Antibodies are specialized proteins produced by B cells, a type of immune cell, in response to pathogens or disease antigens. Through their ability to bind selectively and tightly to disease antigens and through their ability to elicit further responses from immune cells, they can neutralize foreign objects such as bacteria, viruses or other diseased cells. Antibodies have become a popular therapeutic category because they have enabled the development of new drugs against targets not possible with small molecule chemistry, have high specificities for their targets, enable infrequent dosing and can lead to fewer side effects.

Despite growth in the market for antibody drugs, those targeting immune checkpoint proteins may serve an area of considerable unmet medical need. Immune checkpoints are proteins on immune cells that coordinate and regulate appropriate immune responses but can become dysregulated in disease.

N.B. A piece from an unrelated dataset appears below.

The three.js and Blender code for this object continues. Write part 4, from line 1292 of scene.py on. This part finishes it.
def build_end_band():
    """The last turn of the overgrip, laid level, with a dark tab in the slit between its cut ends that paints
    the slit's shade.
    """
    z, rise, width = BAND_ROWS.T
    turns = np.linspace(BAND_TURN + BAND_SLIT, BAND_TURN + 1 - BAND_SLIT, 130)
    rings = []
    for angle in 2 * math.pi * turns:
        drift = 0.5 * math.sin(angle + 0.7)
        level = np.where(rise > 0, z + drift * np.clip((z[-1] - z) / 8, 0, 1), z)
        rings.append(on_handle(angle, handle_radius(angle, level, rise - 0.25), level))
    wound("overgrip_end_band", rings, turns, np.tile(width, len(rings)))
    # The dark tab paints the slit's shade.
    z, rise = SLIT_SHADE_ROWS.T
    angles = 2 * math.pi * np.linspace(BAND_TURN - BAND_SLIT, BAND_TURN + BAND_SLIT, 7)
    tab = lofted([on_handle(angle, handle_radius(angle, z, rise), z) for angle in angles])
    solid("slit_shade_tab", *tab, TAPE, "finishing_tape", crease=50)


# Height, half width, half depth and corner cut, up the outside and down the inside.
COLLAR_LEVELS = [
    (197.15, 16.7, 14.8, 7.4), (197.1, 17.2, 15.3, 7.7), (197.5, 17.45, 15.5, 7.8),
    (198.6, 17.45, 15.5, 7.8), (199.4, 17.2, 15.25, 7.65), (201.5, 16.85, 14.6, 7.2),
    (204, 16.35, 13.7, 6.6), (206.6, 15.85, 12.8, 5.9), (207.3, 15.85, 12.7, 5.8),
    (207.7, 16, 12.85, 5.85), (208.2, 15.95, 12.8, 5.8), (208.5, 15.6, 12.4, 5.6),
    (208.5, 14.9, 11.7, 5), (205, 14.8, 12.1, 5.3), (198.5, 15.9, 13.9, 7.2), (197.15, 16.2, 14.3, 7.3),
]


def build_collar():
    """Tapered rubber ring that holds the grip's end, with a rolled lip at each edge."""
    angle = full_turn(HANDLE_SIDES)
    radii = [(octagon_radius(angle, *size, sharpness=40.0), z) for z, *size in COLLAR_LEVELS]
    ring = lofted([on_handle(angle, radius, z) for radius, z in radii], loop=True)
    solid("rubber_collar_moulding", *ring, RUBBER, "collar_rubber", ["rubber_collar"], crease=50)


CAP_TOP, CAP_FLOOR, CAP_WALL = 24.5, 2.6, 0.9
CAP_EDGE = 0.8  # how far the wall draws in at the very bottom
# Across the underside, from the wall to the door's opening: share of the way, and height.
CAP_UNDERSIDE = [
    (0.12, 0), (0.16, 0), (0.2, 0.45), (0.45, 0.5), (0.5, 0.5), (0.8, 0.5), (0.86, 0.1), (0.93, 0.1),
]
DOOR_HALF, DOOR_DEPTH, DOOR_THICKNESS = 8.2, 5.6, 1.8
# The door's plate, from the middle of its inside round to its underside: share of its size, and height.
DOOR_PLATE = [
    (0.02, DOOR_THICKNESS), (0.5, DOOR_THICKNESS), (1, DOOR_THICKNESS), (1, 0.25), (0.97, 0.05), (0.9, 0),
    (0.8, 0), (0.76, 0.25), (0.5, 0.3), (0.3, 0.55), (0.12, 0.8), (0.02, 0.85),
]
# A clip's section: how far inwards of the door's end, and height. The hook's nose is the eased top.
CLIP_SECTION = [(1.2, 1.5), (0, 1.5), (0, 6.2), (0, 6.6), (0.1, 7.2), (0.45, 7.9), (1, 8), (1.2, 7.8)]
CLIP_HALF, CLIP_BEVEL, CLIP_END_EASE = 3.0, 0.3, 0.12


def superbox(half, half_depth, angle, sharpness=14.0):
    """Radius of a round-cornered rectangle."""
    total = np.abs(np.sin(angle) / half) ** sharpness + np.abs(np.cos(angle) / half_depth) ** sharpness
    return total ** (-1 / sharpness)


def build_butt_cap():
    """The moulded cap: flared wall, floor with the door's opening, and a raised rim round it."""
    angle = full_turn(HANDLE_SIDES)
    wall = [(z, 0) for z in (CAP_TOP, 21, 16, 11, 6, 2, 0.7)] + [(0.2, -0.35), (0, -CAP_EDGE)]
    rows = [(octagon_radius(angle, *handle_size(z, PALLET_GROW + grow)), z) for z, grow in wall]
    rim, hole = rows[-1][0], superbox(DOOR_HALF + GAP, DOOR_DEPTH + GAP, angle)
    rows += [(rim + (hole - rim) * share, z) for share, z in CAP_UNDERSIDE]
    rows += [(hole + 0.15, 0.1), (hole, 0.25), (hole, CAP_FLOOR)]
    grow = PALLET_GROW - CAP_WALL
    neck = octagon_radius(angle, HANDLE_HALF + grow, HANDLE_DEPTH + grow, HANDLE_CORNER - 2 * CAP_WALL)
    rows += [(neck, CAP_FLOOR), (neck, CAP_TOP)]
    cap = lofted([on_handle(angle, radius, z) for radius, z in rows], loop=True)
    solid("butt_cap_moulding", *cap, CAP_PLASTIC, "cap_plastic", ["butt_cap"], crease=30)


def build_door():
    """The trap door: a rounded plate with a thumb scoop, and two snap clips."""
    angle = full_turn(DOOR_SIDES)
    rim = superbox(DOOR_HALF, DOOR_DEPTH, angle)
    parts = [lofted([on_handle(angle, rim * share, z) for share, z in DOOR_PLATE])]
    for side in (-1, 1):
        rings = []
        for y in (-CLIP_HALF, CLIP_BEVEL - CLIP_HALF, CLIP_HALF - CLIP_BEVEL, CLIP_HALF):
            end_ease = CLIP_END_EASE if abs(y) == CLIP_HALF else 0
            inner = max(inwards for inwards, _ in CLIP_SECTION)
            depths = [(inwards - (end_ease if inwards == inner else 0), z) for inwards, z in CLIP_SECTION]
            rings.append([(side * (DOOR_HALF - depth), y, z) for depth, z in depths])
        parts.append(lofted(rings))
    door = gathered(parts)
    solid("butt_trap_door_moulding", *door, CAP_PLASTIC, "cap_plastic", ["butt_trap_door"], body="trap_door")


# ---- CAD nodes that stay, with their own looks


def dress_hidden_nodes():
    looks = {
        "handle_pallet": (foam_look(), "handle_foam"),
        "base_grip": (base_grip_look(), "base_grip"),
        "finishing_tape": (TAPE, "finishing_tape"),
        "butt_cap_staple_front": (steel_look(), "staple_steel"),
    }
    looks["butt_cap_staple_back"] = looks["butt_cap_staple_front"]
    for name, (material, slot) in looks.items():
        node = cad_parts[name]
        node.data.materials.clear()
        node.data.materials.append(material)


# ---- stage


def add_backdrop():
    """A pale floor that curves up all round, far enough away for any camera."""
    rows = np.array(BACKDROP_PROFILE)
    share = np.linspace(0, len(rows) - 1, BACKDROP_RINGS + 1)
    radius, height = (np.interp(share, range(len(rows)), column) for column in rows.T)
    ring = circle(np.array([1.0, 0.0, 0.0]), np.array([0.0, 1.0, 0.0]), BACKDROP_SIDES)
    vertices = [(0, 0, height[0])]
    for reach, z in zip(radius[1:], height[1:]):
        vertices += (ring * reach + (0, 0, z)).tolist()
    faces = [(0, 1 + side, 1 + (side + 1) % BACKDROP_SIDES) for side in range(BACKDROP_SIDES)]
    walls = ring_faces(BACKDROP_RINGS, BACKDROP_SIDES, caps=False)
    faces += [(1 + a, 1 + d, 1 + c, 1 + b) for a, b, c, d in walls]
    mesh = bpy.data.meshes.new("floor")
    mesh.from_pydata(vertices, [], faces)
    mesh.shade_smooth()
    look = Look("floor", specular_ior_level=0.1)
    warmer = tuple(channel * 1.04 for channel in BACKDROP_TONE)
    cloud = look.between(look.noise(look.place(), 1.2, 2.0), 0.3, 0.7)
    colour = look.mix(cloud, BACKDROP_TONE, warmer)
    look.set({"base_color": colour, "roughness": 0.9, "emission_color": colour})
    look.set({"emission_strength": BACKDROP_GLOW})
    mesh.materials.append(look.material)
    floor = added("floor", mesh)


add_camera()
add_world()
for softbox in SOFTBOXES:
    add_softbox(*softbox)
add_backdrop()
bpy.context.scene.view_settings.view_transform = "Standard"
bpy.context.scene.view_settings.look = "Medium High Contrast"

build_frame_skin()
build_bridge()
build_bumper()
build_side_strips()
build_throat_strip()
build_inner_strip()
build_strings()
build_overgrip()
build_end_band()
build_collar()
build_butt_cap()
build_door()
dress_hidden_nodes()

The human immune system uses checkpoint proteins as “breaks” to prevent runaway immune activity, which can prove to be debilitating or even deadly. Although checkpoint proteins usually function appropriately to regulate immune responses, cancers can impact their function, which can leave tumors unchecked by the immune system. For example, mechanisms of checkpoint proteins can hinder a natural immune response to cancers or other diseased cells, or cancer cells themselves can sabotage the function of these mechanisms as a defense against an immune response.

Immunomodulatory antibodies (immunotherapy) bind to protein antigens expressed on the immune cells of patients, rather than to pathogens or diseased cells. Such antibodies that bind to checkpoint proteins either enhance or block specific checkpoint processes. Though poorly understood in humans, it is widely believed that through such host immune cell binding changes in the behavior of immune cells are elicited that help to control the disease process. With these proteins modulated, cancers may be more susceptible to destruction by the body’s immune responses.

A full understanding of the myriad cell types, disease situations and human variability, where immune checkpoints are expressed, and exactly how and when they function, is not currently known. A key bottleneck in the field is limited understanding of human patient immunology at the level of human cells to guide validation and development of best-in-class therapies that effectively target the right patients. Enumeral’s human cell-based evaluation methods along with our unique antibody screening capabilities may provide us with a distinct competitive advantage in the development of immunotherapies.